### Task requirements
All of the data below should be written out exactly.

### Data excerpt
%%
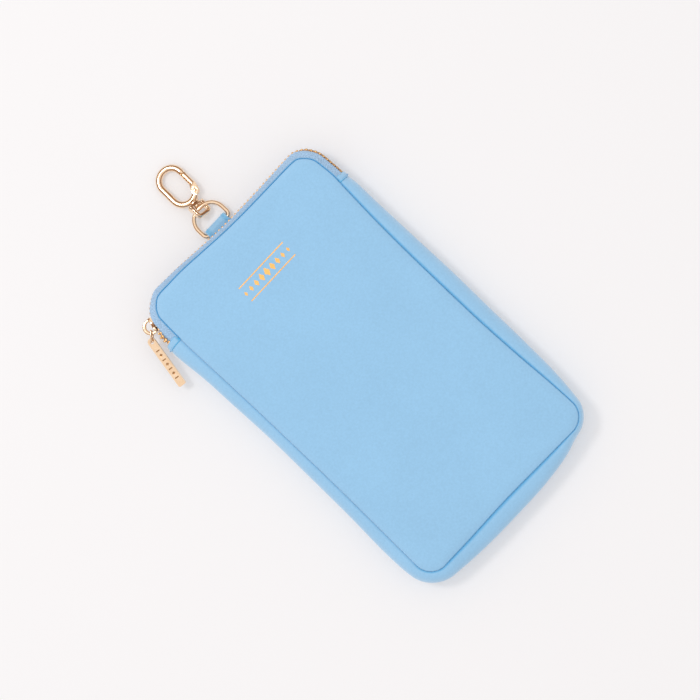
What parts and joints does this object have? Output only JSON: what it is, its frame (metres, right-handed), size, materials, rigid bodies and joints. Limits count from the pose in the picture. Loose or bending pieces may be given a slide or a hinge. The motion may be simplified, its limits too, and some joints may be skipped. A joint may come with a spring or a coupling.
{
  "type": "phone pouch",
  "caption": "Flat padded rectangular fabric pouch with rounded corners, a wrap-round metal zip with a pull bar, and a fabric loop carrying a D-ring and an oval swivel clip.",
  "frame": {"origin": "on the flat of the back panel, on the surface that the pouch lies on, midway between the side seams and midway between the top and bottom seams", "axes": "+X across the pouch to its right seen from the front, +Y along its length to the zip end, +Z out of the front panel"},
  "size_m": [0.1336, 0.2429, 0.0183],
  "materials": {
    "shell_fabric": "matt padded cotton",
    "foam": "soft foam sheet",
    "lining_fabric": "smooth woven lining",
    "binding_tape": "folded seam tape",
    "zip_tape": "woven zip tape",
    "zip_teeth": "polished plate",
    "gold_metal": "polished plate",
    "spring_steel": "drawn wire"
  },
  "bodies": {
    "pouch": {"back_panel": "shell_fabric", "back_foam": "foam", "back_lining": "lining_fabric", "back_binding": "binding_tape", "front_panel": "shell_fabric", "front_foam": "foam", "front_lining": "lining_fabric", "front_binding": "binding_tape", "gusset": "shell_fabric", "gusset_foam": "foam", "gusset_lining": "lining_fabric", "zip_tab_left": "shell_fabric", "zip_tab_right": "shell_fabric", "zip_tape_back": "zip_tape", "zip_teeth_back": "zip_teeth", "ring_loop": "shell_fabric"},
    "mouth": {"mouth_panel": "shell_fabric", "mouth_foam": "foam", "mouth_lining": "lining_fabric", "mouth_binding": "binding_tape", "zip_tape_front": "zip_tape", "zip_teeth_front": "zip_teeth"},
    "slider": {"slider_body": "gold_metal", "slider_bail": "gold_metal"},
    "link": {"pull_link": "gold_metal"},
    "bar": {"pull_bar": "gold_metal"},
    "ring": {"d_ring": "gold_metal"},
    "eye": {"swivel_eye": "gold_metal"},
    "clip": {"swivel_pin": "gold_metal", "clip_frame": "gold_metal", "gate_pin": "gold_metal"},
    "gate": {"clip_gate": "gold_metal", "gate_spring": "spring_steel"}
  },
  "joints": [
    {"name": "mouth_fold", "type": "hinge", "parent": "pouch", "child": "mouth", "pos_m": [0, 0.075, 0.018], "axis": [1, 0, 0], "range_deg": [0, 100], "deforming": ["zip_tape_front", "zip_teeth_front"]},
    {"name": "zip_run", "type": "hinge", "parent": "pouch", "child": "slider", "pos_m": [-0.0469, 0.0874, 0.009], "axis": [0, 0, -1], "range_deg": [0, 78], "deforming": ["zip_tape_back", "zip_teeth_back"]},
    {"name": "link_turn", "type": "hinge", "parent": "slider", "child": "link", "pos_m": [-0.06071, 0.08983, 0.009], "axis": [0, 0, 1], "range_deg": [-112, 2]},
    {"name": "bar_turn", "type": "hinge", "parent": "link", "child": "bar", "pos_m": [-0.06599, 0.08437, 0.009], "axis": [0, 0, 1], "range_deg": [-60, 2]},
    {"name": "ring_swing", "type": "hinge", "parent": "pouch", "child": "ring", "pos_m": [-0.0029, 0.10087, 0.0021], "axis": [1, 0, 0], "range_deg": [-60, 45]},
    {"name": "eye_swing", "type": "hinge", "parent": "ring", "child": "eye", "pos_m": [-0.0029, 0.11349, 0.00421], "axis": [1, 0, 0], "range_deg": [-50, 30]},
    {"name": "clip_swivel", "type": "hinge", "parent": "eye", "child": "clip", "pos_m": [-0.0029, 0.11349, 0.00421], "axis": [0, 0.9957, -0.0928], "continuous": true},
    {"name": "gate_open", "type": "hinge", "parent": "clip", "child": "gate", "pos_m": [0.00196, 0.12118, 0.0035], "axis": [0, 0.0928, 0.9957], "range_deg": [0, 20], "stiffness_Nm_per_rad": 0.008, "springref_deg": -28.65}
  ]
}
%%
### Exercise result
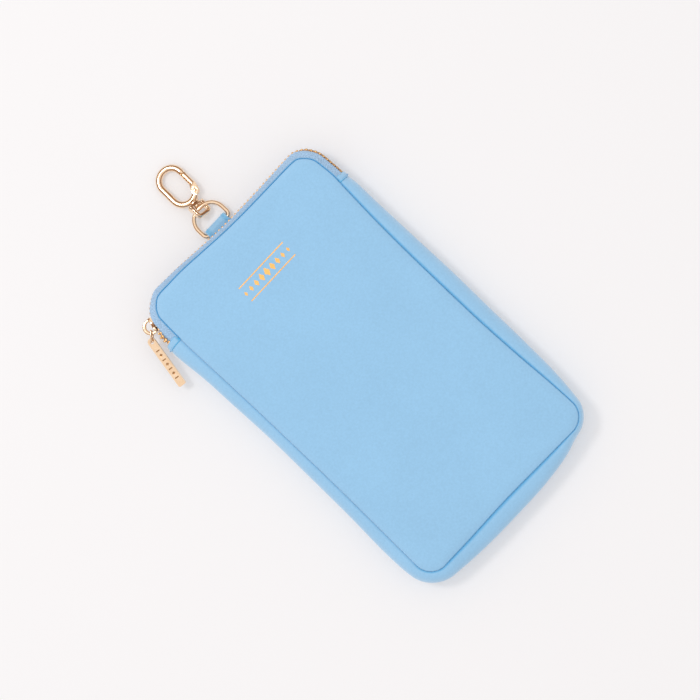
What parts and joints does this object have? Output only JSON: what it is, its frame (metres, right-handed), size, materials, rigid bodies and joints. Limits count from the pose in the picture. Loose or bending pieces may be given a slide or a hinge. The motion may be simplified, its limits too, and some joints may be skipped. A joint may come with a spring or a coupling.
{
  "type": "phone pouch",
  "caption": "Flat padded rectangular fabric pouch with rounded corners, a wrap-round metal zip with a pull bar, and a fabric loop carrying a D-ring and an oval swivel clip.",
  "frame": {"origin": "on the flat of the back panel, on the surface that the pouch lies on, midway between the side seams and midway between the top and bottom seams", "axes": "+X across the pouch to its right seen from the front, +Y along its length to the zip end, +Z out of the front panel"},
  "size_m": [0.1336, 0.2429, 0.0183],
  "materials": {
    "shell_fabric": "matt padded cotton",
    "foam": "soft foam sheet",
    "lining_fabric": "smooth woven lining",
    "binding_tape": "folded seam tape",
    "zip_tape": "woven zip tape",
    "zip_teeth": "polished plate",
    "gold_metal": "polished plate",
    "spring_steel": "drawn wire"
  },
  "bodies": {
    "pouch": {"back_panel": "shell_fabric", "back_foam": "foam", "back_lining": "lining_fabric", "back_binding": "binding_tape", "front_panel": "shell_fabric", "front_foam": "foam", "front_lining": "lining_fabric", "front_binding": "binding_tape", "gusset": "shell_fabric", "gusset_foam": "foam", "gusset_lining": "lining_fabric", "zip_tab_left": "shell_fabric", "zip_tab_right": "shell_fabric", "zip_tape_back": "zip_tape", "zip_teeth_back": "zip_teeth", "ring_loop": "shell_fabric"},
    "mouth": {"mouth_panel": "shell_fabric", "mouth_foam": "foam", "mouth_lining": "lining_fabric", "mouth_binding": "binding_tape", "zip_tape_front": "zip_tape", "zip_teeth_front": "zip_teeth"},
    "slider": {"slider_body": "gold_metal", "slider_bail": "gold_metal"},
    "link": {"pull_link": "gold_metal"},
    "bar": {"pull_bar": "gold_metal"},
    "ring": {"d_ring": "gold_metal"},
    "eye": {"swivel_eye": "gold_metal"},
    "clip": {"swivel_pin": "gold_metal", "clip_frame": "gold_metal", "gate_pin": "gold_metal"},
    "gate": {"clip_gate": "gold_metal", "gate_spring": "spring_steel"}
  },
  "joints": [
    {"name": "mouth_fold", "type": "hinge", "parent": "pouch", "child": "mouth", "pos_m": [0, 0.075, 0.018], "axis": [1, 0, 0], "range_deg": [0, 100], "deforming": ["zip_tape_front", "zip_teeth_front"]},
    {"name": "zip_run", "type": "hinge", "parent": "pouch", "child": "slider", "pos_m": [-0.0469, 0.0874, 0.009], "axis": [0, 0, -1], "range_deg": [0, 78], "deforming": ["zip_tape_back", "zip_teeth_back"]},
    {"name": "link_turn", "type": "hinge", "parent": "slider", "child": "link", "pos_m": [-0.06071, 0.08983, 0.009], "axis": [0, 0, 1], "range_deg": [-112, 2]},
    {"name": "bar_turn", "type": "hinge", "parent": "link", "child": "bar", "pos_m": [-0.06599, 0.08437, 0.009], "axis": [0, 0, 1], "range_deg": [-60, 2]},
    {"name": "ring_swing", "type": "hinge", "parent": "pouch", "child": "ring", "pos_m": [-0.0029, 0.10087, 0.0021], "axis": [1, 0, 0], "range_deg": [-60, 45]},
    {"name": "eye_swing", "type": "hinge", "parent": "ring", "child": "eye", "pos_m": [-0.0029, 0.11349, 0.00421], "axis": [1, 0, 0], "range_deg": [-50, 30]},
    {"name": "clip_swivel", "type": "hinge", "parent": "eye", "child": "clip", "pos_m": [-0.0029, 0.11349, 0.00421], "axis": [0, 0.9957, -0.0928], "continuous": true},
    {"name": "gate_open", "type": "hinge", "parent": "clip", "child": "gate", "pos_m": [0.00196, 0.12118, 0.0035], "axis": [0, 0.0928, 0.9957], "range_deg": [0, 20], "stiffness_Nm_per_rad": 0.008, "springref_deg": -28.65}
  ]
}